**WHAT THE EXERCISE ASKS:**
Select lines where the word "frame" appears.

**COLLECTED DATA:**
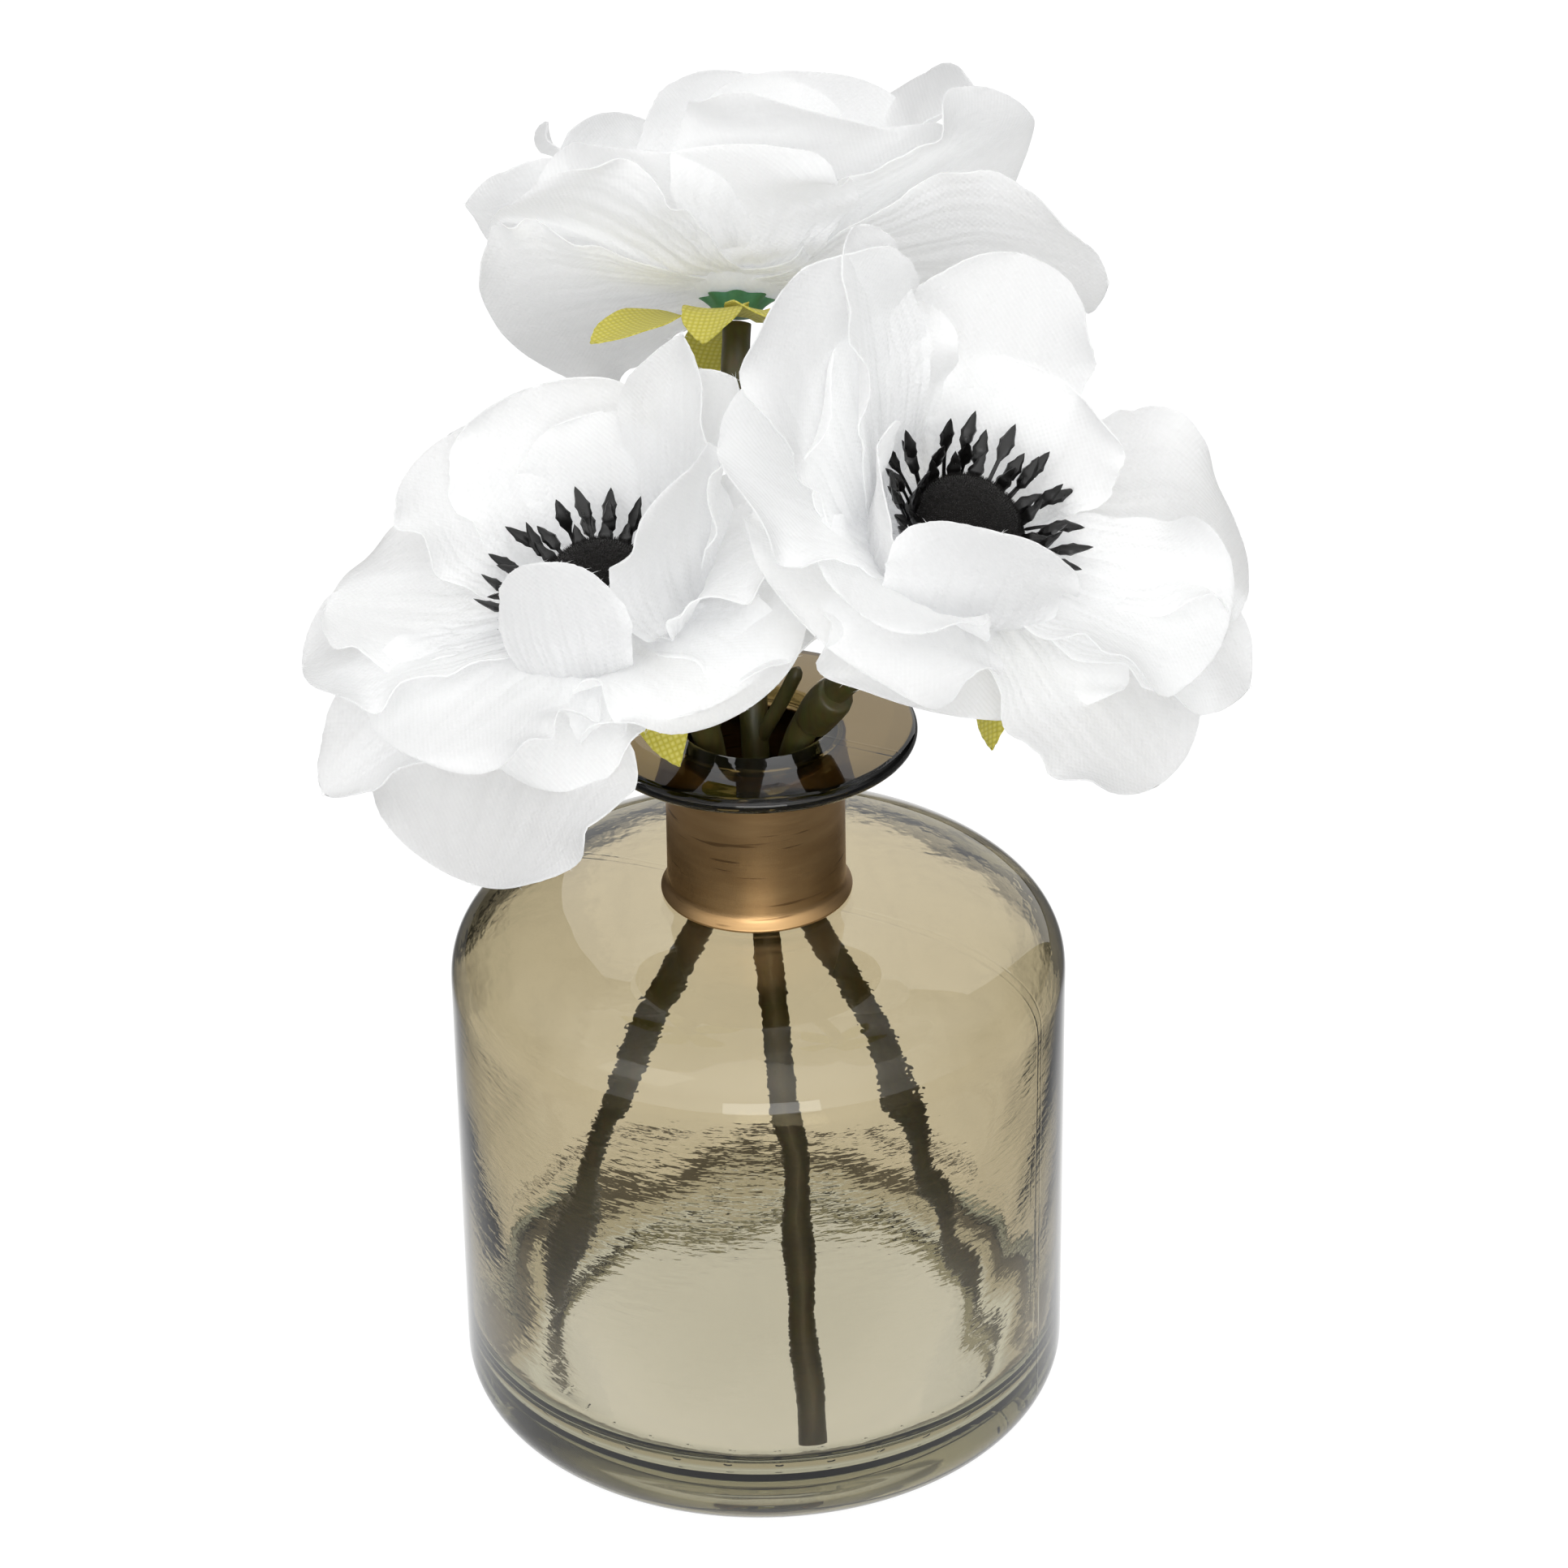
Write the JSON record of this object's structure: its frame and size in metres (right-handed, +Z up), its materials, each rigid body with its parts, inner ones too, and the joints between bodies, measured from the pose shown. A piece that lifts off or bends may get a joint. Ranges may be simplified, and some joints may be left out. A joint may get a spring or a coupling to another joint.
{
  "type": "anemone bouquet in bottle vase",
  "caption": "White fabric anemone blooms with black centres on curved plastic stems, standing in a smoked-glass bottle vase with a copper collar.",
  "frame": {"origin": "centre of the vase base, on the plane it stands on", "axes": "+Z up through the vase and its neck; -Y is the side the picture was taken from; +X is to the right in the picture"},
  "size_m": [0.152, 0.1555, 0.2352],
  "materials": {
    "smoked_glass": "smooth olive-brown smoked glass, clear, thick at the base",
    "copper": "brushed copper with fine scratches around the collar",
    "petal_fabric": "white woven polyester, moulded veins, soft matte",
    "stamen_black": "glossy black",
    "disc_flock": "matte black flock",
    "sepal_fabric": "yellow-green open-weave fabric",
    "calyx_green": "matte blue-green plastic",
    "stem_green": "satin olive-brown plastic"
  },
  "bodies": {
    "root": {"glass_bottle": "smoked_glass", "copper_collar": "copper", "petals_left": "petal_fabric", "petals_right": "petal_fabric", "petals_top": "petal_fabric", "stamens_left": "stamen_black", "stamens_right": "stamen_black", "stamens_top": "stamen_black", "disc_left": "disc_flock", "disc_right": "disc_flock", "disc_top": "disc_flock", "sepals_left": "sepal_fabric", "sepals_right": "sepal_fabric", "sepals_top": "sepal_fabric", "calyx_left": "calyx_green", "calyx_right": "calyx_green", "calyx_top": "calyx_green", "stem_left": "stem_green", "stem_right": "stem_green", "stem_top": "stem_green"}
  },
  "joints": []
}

**RESPONSE:**
Write the JSON record of this object's structure: its frame and size in metres (right-handed, +Z up), its materials, each rigid body with its parts, inner ones too, and the joints between bodies, measured from the pose shown. A piece that lifts off or bends may get a joint. Ranges may be simplified, and some joints may be left out. A joint may get a spring or a coupling to another joint.
  "frame": {"origin": "centre of the vase base, on the plane it stands on", "axes": "+Z up through the vase and its neck; -Y is the side the picture was taken from; +X is to the right in the picture"},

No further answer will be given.